The train being brought to a standstill, a surprising announcement was made by the guard.
“Peace has jumped out,” cried that official. The statement was for the moment treated by the crowd as a hoax, and meant as a “blind” in order to get the platform cleared; but when, instead of Peace, a sword, a bag, and a rug belonging to one of his warders were handed over by the guard to Inspector Bird, it was generally believed that Peace had really escaped, and that the warders were on his track.

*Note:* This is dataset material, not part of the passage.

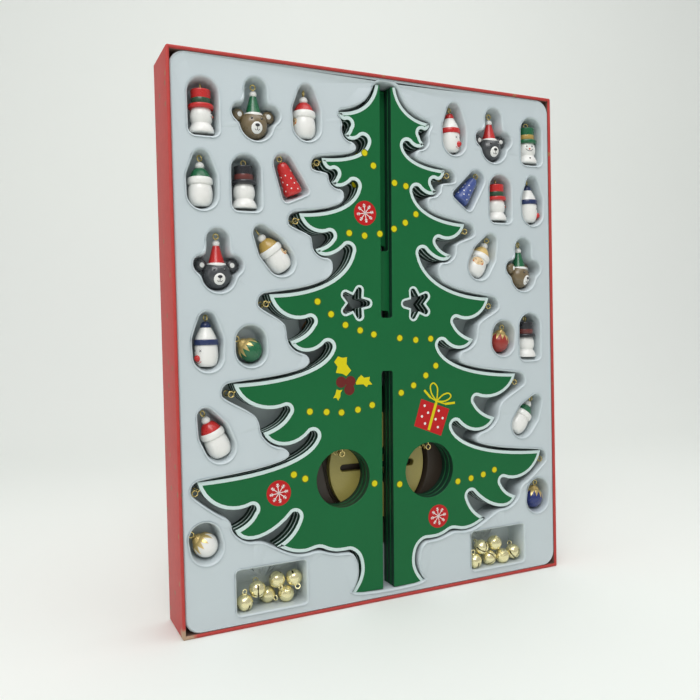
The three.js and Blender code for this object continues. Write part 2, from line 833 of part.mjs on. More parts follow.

It was rumoured at the station that Peace had escaped through the railway carriage window, and had succeeded in making off; but several of the more incredulous, however, would have it that he had been taken out of the train at Darnall, and would be from there quietly conveyed in a cart to Sheffield. Many persons lingered on the platform in order to satisfy themselves of his non-arrival.
At the Sheffield Police-court the few persons who had taken their seats in court by a quarter-past nine o’clock were astonished when, a few minutes subsequently, the chief constable entered, in a state of considerable excitement.
Addressing his audience from the bench, Mr. Jackson said he was sorry to tell them that they had put themselves to inconvenience in attending thus early in the day, all to no account.
“In short,” he exclaimed, “Peace has escaped from the warders; at least, that is what I hear.”
Meanwhile, the court very slowly filled, and a minute or two before ten o’clock the witnesses for the prosecution were admitted from the magisterial entrance.
Mrs. Dyson, it was noted, looked wonderfully well, and even more collected in her demeanour on Friday last, notwithstanding the fact that she was to undergo the ordeal of a special examination.
She again wore a black hat and feather, but eschewed the veil which before she persisted in keeping drawn close down over her features, and the thick waterproof, with which she formerly enveloped her figure, had given place to a mantle of a lighter description.
Punctually at ten, the stipendiary, Mr. Welby, took his seat. Mr. Pollard and Mr. W. E. Clegg, the prosecuting and defending solicitors, were also in their places, but the dock remained untenanted.